# start of Dataset excerpt

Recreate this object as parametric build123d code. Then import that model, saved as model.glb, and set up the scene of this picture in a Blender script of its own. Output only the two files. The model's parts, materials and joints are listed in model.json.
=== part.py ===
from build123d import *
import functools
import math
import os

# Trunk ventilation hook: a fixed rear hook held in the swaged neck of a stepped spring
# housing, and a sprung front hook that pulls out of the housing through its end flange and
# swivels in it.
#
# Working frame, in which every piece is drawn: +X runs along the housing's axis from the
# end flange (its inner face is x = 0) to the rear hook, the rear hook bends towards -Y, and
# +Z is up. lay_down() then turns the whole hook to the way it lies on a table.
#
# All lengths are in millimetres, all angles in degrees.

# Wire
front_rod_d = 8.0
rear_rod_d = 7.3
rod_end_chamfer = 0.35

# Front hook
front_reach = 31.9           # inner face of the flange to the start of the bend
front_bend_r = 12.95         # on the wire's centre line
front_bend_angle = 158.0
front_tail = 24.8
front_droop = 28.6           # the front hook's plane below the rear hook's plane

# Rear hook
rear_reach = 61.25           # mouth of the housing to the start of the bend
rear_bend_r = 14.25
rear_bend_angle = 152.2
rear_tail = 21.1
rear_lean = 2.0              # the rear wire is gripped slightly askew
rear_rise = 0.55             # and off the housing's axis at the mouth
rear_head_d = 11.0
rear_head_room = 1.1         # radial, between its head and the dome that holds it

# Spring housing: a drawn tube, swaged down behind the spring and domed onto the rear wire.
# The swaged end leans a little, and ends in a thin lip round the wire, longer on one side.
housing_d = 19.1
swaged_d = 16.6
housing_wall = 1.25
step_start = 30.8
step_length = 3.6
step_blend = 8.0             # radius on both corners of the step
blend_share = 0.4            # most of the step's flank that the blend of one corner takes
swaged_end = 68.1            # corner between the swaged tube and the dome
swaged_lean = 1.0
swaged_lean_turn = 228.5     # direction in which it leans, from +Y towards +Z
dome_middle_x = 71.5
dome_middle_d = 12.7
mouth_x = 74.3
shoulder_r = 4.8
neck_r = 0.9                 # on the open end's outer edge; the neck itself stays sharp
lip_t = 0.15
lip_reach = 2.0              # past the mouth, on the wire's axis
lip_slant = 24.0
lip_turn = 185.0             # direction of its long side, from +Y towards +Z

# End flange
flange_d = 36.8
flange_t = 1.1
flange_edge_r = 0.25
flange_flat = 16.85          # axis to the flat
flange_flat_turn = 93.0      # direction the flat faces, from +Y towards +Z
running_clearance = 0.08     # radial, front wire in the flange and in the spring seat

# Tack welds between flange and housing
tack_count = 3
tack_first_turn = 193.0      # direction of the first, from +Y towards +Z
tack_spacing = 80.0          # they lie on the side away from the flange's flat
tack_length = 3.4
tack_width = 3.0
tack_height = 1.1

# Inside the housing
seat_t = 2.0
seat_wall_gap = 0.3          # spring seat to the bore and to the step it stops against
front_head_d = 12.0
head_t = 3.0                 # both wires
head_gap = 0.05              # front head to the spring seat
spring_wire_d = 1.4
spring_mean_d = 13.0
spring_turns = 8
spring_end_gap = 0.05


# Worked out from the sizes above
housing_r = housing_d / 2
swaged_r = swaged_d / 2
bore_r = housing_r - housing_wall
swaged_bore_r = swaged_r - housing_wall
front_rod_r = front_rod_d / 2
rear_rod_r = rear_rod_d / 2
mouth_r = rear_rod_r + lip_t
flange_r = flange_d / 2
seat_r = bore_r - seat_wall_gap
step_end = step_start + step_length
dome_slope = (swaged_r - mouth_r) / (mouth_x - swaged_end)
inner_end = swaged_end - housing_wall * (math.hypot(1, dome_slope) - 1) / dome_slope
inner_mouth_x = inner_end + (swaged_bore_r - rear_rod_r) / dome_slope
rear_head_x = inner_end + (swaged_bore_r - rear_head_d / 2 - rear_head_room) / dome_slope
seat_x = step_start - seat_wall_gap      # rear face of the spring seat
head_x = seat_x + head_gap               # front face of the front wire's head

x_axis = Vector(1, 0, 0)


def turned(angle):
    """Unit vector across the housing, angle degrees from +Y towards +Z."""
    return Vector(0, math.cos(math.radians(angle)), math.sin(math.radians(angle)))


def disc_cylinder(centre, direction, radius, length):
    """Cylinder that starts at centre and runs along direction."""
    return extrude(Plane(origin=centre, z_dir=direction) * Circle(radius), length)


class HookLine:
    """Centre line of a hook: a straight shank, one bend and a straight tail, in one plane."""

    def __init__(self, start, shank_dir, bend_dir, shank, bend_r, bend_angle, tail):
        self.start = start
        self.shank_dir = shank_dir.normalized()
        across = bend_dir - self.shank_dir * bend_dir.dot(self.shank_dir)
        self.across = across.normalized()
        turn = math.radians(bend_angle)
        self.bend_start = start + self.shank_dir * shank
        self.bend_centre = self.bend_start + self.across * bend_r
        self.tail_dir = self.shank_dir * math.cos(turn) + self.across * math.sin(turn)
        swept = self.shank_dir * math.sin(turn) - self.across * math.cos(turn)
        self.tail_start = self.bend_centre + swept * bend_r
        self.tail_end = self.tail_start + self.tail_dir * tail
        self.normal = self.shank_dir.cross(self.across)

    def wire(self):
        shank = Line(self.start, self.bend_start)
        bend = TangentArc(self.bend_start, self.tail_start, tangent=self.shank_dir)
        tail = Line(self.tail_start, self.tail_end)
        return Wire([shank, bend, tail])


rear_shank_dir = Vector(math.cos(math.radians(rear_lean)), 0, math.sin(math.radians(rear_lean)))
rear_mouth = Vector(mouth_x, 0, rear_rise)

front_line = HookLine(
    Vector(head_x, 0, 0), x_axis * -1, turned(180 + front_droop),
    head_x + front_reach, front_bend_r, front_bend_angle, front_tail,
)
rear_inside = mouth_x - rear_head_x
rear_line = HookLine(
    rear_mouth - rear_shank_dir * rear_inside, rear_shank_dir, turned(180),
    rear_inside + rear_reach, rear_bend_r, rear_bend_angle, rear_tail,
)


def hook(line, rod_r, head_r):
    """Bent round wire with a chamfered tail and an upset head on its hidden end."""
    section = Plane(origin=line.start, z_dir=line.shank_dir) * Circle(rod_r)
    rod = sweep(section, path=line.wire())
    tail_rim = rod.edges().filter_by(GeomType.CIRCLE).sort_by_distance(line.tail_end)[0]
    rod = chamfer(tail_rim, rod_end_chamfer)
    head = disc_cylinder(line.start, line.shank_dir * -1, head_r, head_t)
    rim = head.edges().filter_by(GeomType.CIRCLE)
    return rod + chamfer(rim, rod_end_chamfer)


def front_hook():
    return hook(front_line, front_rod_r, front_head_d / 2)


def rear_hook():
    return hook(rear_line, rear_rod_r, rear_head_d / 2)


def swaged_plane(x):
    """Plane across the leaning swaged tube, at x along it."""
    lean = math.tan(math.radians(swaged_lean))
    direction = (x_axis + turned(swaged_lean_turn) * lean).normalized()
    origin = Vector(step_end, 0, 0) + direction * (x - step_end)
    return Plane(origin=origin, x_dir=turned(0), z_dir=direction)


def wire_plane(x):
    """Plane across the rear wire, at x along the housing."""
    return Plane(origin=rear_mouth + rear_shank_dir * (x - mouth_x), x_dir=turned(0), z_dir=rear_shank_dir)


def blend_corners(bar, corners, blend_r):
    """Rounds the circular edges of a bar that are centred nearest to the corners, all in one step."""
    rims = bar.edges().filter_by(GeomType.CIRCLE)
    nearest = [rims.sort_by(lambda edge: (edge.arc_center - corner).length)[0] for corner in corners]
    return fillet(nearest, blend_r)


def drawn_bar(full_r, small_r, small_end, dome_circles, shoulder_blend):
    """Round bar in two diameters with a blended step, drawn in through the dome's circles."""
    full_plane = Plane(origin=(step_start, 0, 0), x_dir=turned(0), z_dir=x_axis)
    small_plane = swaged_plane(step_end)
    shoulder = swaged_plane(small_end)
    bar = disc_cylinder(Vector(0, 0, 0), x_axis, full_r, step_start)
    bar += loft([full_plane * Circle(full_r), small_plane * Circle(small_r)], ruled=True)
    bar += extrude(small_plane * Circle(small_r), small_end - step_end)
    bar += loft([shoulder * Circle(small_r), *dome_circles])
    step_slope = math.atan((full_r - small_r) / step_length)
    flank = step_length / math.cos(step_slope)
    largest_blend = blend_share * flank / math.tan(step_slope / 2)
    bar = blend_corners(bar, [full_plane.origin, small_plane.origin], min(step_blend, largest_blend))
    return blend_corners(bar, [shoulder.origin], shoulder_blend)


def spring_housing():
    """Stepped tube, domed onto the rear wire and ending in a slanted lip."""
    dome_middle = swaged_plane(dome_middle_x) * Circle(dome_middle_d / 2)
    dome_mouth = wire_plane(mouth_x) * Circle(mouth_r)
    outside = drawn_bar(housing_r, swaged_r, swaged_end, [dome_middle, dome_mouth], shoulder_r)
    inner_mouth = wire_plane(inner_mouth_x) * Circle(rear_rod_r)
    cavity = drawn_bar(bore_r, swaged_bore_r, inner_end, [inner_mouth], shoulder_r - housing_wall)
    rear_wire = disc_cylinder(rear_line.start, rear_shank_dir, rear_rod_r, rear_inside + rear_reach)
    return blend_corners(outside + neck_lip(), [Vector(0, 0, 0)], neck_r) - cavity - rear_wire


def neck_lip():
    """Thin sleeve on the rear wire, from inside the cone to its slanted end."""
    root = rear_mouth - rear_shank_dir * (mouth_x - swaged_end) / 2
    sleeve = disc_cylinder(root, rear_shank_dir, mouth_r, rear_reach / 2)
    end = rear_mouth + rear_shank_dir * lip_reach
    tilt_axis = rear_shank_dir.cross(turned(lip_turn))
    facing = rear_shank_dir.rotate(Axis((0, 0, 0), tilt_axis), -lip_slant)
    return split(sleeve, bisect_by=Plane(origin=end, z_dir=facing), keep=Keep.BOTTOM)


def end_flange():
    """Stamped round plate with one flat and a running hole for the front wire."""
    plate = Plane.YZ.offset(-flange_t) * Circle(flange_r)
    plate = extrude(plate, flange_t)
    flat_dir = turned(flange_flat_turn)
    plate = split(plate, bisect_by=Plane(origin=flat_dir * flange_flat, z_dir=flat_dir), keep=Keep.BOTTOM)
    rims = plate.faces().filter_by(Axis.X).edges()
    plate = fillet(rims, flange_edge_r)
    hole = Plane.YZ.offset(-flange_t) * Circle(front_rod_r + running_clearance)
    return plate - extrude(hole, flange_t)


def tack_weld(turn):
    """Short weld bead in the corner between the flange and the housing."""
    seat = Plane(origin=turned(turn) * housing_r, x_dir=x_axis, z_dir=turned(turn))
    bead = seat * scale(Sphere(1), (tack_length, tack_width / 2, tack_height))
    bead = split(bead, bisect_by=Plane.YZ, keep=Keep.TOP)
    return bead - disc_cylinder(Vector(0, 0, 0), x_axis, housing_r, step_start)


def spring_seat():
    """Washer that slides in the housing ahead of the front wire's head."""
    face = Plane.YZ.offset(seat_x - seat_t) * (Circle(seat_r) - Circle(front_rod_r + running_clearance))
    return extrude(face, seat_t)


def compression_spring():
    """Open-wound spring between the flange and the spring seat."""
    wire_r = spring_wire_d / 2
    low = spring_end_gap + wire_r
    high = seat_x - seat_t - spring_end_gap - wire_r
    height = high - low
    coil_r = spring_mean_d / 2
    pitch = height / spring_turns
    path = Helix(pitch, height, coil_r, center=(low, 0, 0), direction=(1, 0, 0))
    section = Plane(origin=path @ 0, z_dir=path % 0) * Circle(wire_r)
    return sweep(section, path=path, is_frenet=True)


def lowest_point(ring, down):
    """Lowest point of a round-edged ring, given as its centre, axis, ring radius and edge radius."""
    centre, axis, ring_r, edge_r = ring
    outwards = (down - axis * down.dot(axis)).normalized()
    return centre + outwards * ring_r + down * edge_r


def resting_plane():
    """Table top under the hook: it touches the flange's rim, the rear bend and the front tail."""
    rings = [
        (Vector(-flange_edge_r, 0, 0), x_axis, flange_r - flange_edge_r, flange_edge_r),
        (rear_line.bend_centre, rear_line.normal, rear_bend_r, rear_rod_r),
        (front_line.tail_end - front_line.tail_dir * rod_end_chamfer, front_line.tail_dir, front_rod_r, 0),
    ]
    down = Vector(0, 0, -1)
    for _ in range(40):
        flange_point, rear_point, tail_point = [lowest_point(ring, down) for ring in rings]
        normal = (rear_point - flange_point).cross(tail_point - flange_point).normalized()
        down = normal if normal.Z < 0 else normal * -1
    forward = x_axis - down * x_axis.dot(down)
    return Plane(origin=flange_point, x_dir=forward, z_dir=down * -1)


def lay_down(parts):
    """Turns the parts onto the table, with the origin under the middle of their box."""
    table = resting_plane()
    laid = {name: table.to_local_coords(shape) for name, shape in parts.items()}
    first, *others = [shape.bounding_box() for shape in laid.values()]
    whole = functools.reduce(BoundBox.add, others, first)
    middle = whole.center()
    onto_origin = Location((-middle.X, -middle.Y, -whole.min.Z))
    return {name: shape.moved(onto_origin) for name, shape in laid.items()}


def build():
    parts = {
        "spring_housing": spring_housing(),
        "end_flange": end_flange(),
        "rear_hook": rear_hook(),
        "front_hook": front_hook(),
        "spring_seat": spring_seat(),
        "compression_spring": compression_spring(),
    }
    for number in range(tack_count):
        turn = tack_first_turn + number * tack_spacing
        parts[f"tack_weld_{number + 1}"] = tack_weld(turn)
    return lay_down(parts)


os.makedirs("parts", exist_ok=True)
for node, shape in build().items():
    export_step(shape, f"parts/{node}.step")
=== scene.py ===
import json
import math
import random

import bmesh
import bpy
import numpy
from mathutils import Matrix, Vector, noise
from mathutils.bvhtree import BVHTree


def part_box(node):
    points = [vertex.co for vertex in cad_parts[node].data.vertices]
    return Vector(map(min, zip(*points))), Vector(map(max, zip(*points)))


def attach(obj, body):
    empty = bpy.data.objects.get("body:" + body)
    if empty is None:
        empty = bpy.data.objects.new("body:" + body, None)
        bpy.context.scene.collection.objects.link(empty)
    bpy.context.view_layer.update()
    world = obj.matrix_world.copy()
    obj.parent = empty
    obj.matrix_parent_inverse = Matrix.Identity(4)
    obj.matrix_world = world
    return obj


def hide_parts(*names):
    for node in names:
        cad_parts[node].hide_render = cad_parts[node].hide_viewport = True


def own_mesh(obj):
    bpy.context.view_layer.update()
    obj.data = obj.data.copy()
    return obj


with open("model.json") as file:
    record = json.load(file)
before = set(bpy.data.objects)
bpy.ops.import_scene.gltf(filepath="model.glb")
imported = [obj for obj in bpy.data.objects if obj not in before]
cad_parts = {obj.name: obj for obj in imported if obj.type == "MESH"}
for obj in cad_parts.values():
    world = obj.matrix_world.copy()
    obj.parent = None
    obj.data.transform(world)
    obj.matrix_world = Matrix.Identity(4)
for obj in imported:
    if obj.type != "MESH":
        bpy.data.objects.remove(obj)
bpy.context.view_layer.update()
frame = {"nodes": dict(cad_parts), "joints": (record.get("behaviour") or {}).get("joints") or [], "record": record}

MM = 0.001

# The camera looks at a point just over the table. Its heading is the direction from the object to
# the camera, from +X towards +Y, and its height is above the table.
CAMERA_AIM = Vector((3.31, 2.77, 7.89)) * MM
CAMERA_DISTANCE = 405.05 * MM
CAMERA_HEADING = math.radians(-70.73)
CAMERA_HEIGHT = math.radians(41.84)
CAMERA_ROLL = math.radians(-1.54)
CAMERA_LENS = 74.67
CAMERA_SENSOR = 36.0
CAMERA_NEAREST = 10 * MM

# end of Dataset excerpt

- Instruction -
Quote only the stretch of lines that starts the data above and ends with the line containing "rod_end_chamfer = 0.35", both included.

- Task result -
Recreate this object as parametric build123d code. Then import that model, saved as model.glb, and set up the scene of this picture in a Blender script of its own. Output only the two files. The model's parts, materials and joints are listed in model.json.
=== part.py ===
from build123d import *
import functools
import math
import os

# Trunk ventilation hook: a fixed rear hook held in the swaged neck of a stepped spring
# housing, and a sprung front hook that pulls out of the housing through its end flange and
# swivels in it.
#
# Working frame, in which every piece is drawn: +X runs along the housing's axis from the
# end flange (its inner face is x = 0) to the rear hook, the rear hook bends towards -Y, and
# +Z is up. lay_down() then turns the whole hook to the way it lies on a table.
#
# All lengths are in millimetres, all angles in degrees.

# Wire
front_rod_d = 8.0
rear_rod_d = 7.3
rod_end_chamfer = 0.35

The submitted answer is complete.